A few weeks ago, I saw a television commercial with a doctor Jarvik in it – an inventor of an artificial heart. This ad wasn’t for a particular practice or institution, mind you – at least, not an institution of health or practice of medicine (necessarily). No, it was an advertisement for Lipitor – the drug that claims to lower people’s cholesterol. I didn’t think much of it. Then, when I saw the same commercial a few minutes ago, I decided to google for “jarvik sellout” – the results were quite telling. Is this celebrity doctor’s TV ad right for you?
Would you buy a heart medication from someone whose own efforts to cure heart disease led to failure? Apparently, many people do…
Oh god. Shouldn’t this be against the law or something? I mean, this isn’t funny. NPR covered the story a year ago, too. Dr. Jarvik’s Lipitor Endorsement:
If you’ve read The New York Times lately, you might have noticed a full-color, full-page ad that’s been in the paper every day this week. It’s for Lipitor, the cholesterol-lowering drug. The color picture is of Dr. Robert Jarvik, inventor of the artificial heart. Commentator Katie Watson is a medical ethicist. She says that the timing of the ad — and Dr. Jarvik’s endorsement — are both significant. As far as she can figure, it’s the first time that a doctor has been paid to endorse a prescription drug in an ad.
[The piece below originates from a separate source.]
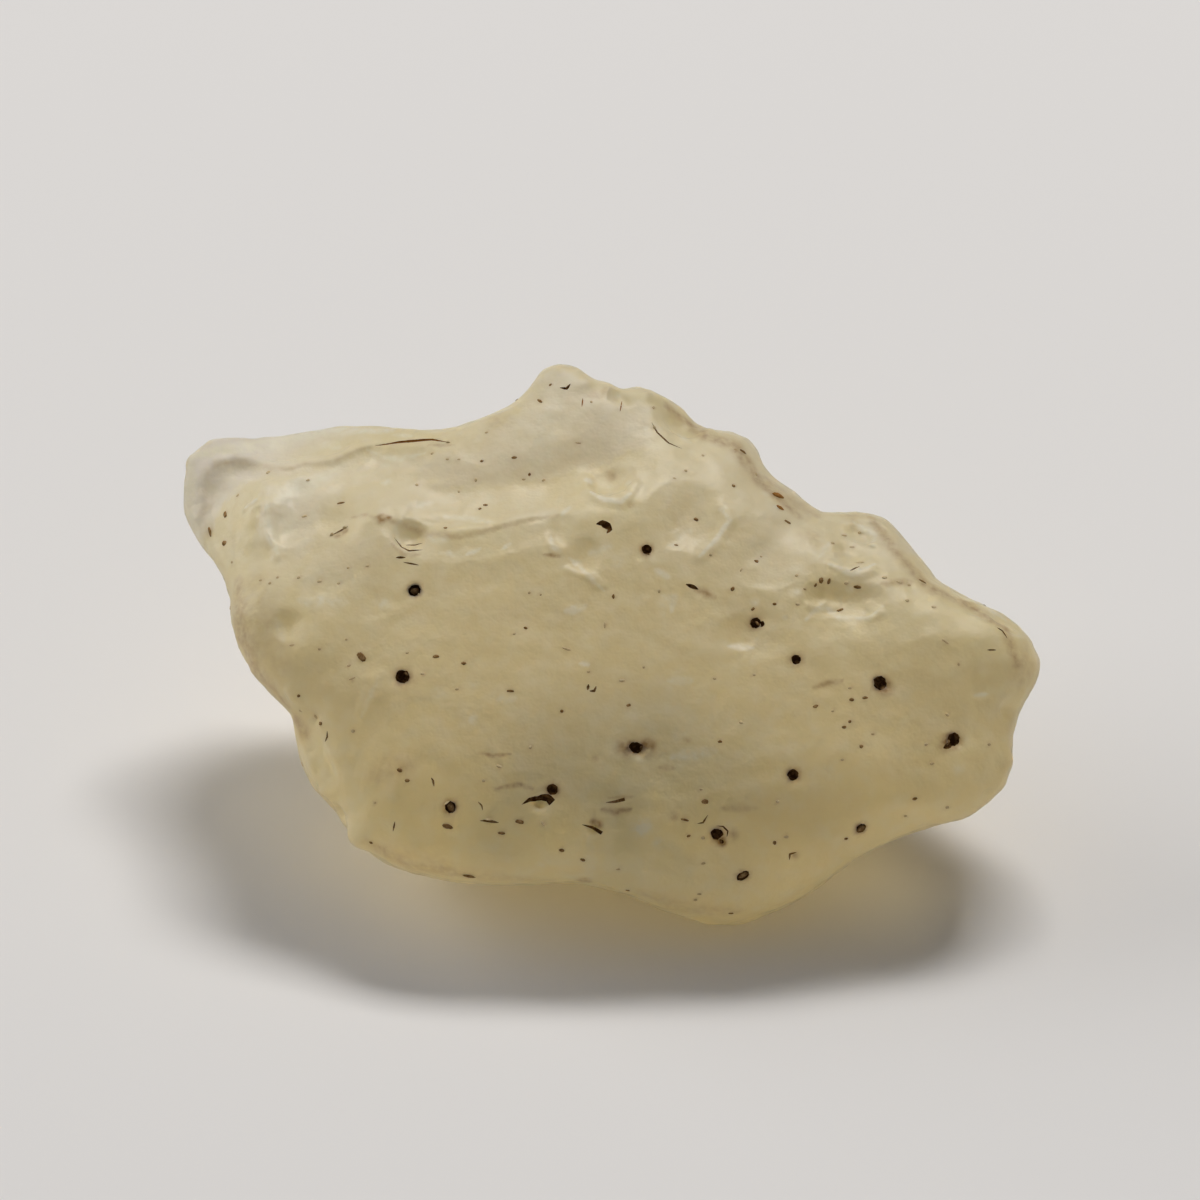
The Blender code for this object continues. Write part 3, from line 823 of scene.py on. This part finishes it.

Oh god. My issue is less with the drug itself (at this point), and more with the marketing tactic that preys upon society’s belief that doctors are always right. Sadly, they’re equally as human as the rest of us. A few months ago, Jarvik Resists Subpoena To Pump Him for Lipitor Info:
The Federal Trade Commission is currently reviewing celebrity ad endorsements to see whether stars need to make greater disclosures regarding what they say about products (Brandweek, April 2). That review was spurred in part by various pharma marketers’ histories of using celebs to talk about drugs on TV talk shows without disclosing that they were paid to do so. And the FTC lost a case a few years ago against baseball player Steve Garvey, who had hawked the fraudulent Enforma weight-loss system in late-night infomercials.
But don’t cry for Pfizer…
Lipitor, the world’s No. 1 selling drug, has nearly $13 billion in annual sales, making up about one-fifth of all Pfizer revenues. Last year, Pfizer spent $143 million advertising the brand, up from $94 million in 2005, per TNS.
Jarvik is far from a celebrity, but I’d bet that most of Lipitor’s would-be patients were thinking “Well, if this doctor invented an artificial heart – he must be right about this drug. Why would a doctor hurt me?” I don’t know. Why would a doctor hurt you?